Return, unaltered, every line from the beginning of the material below up to and including the one with "0.65, 0.04 * mm)".

____

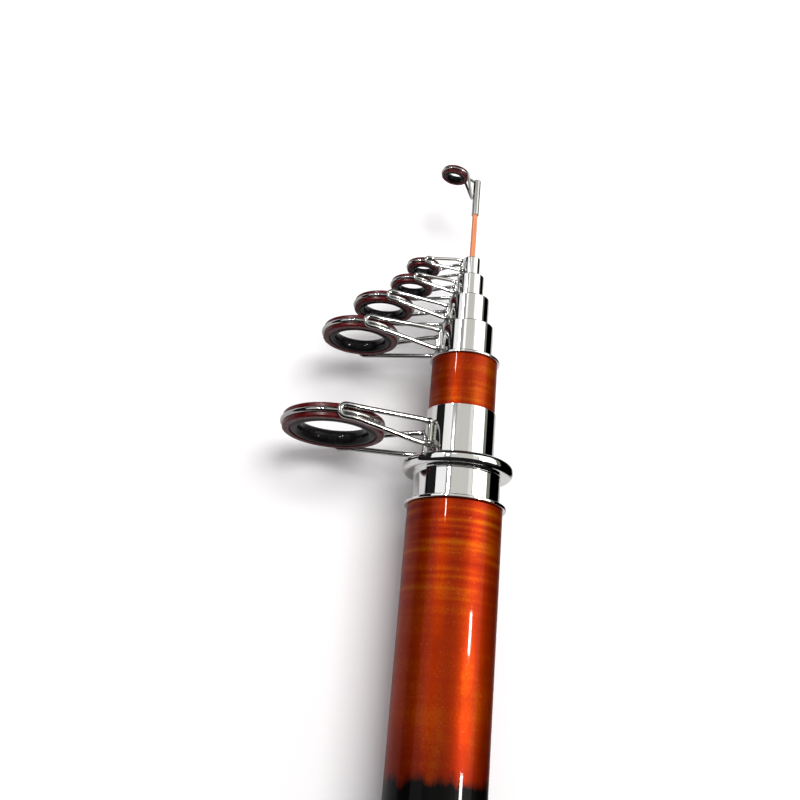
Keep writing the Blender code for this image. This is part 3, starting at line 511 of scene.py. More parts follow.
# %% Foam and rubber
def porous(name, cells, dark, light, rough, depth):
    material, shader = new_material(name)
    pores = use_group(shader, "pores", Cells_per_metre=cells)
    two_tones(shader, pores["Shade"], dark, light)
    set_inputs(shader, {"Roughness": rough, "Sheen Weight": 0.15, "Specular IOR Level": 0.3})
    add_bump(shader, pores["Height"], depth, 0.7)
    return material


foam = porous("black_foam", 1100.0, (0.012, 0.012, 0.013), (0.022, 0.022, 0.023), 0.85, 0.12 * mm)
rubber = porous("black_rubber", 2600.0, (0.014, 0.014, 0.014), (0.02, 0.02, 0.02), 0.65, 0.04 * mm)


# %% Moulded plastic
def moulded(name, dark, light, low, high):
    material, shader = new_material(name)
    point = object_point(shader)
    two_tones(shader, noise_node(point, 80.0, 3.0), dark, light)
    handled(shader, 110.0, low, high)
    add_bump(shader, noise_node(point, 3500.0), 0.03 * mm, 0.35)
    return material


seat_plastic = moulded("seat_plastic", (0.01, 0.01, 0.011), (0.018, 0.018, 0.02), 0.22, 0.4)
plug_plastic = moulded("plug_plastic", (0.016, 0.016, 0.017), (0.026, 0.026, 0.028), 0.35, 0.5)
finish_of_slot = {
    "orange_fibre": section_lacquer, "tip_fibre": tip_glass, "chrome_plate": plated,
    "chrome_wire": drawn, "red_shock_ring": shock_red, "black_ceramic": ceramic_black,
    "grip_foam": foam, "seat_plastic": seat_plastic, "plug_plastic": plug_plastic,
    "pad_rubber": rubber, "thread_alloy": alloy,
}
print("finishes", len(finish_of_slot) + 1)

# %% [markdown]
# ## Turned pieces
# Nearly everything on the rod is turned: half of its outline, swept round the rod's axis. The Spin
# tool could make each piece, but one Geometry Nodes tree does it for all of them. The outline is the
# object's own mesh, the tree sweeps it round a small circle, and the sweep ends where it began, so
# there is no seam.


# %% Helpers for Geometry Nodes
def new_tree(name, *inputs):
    """A tree that takes a mesh, the named inputs and a material, and gives a mesh."""
    mesh = ("Geometry", "Geometry")
    inputs = (mesh, *inputs, ("Material", "Material"))
    return new_group("GeometryNodeTree", name, inputs, [mesh])


def finish_tree(start, end, geometry):
    """Every tree ends by making its instances real and giving the result its material."""
    real = add_node("GeometryNodeRealizeInstances", {0: geometry})
    values = {"Geometry": real.outputs[0], "Material": start["Material"]}
    painted = add_node("GeometryNodeSetMaterial", values)
    set_inputs(end, {0: painted.outputs[0]})


def plain_mesh(things):
    """What the first object's modifiers make of it, with faces outwards. The objects are removed."""
    graph = bpy.context.evaluated_depsgraph_get()
    mesh = bpy.data.meshes.new_from_object(things[0].evaluated_get(graph))
    for thing in things:
        bpy.data.objects.remove(thing)
    shape = bmesh.new()
    shape.from_mesh(mesh)
    bmesh.ops.remove_doubles(shape, verts=shape.verts, dist=0.0005 * mm)
    bmesh.ops.recalc_face_normals(shape, faces=shape.faces)
    shape.to_mesh(mesh)
    shape.free()
    return mesh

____

• Written reply
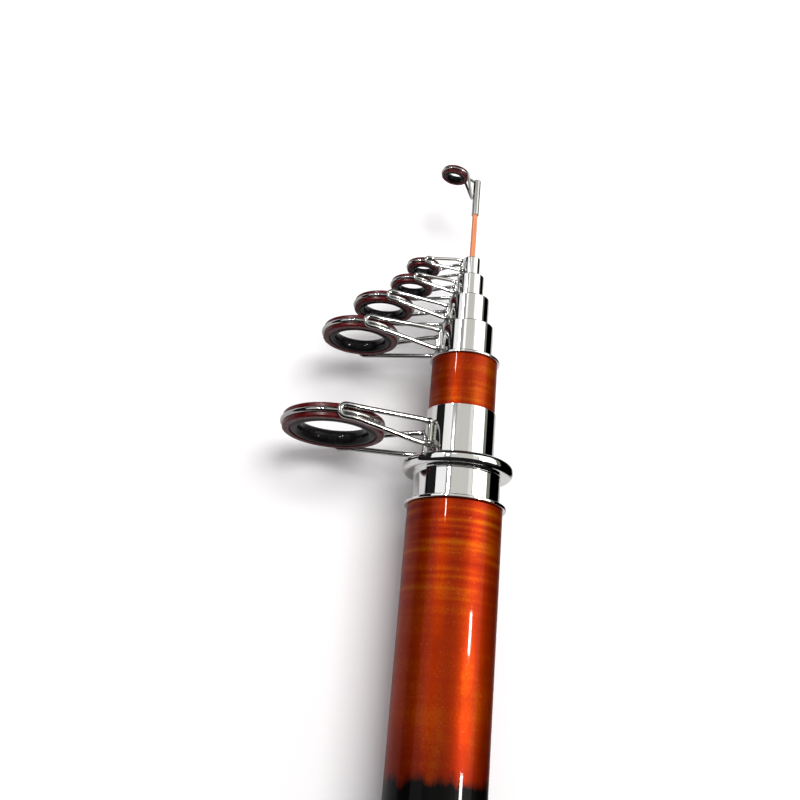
Keep writing the Blender code for this image. This is part 3, starting at line 511 of scene.py. More parts follow.
# %% Foam and rubber
def porous(name, cells, dark, light, rough, depth):
    material, shader = new_material(name)
    pores = use_group(shader, "pores", Cells_per_metre=cells)
    two_tones(shader, pores["Shade"], dark, light)
    set_inputs(shader, {"Roughness": rough, "Sheen Weight": 0.15, "Specular IOR Level": 0.3})
    add_bump(shader, pores["Height"], depth, 0.7)
    return material


foam = porous("black_foam", 1100.0, (0.012, 0.012, 0.013), (0.022, 0.022, 0.023), 0.85, 0.12 * mm)
rubber = porous("black_rubber", 2600.0, (0.014, 0.014, 0.014), (0.02, 0.02, 0.02), 0.65, 0.04 * mm)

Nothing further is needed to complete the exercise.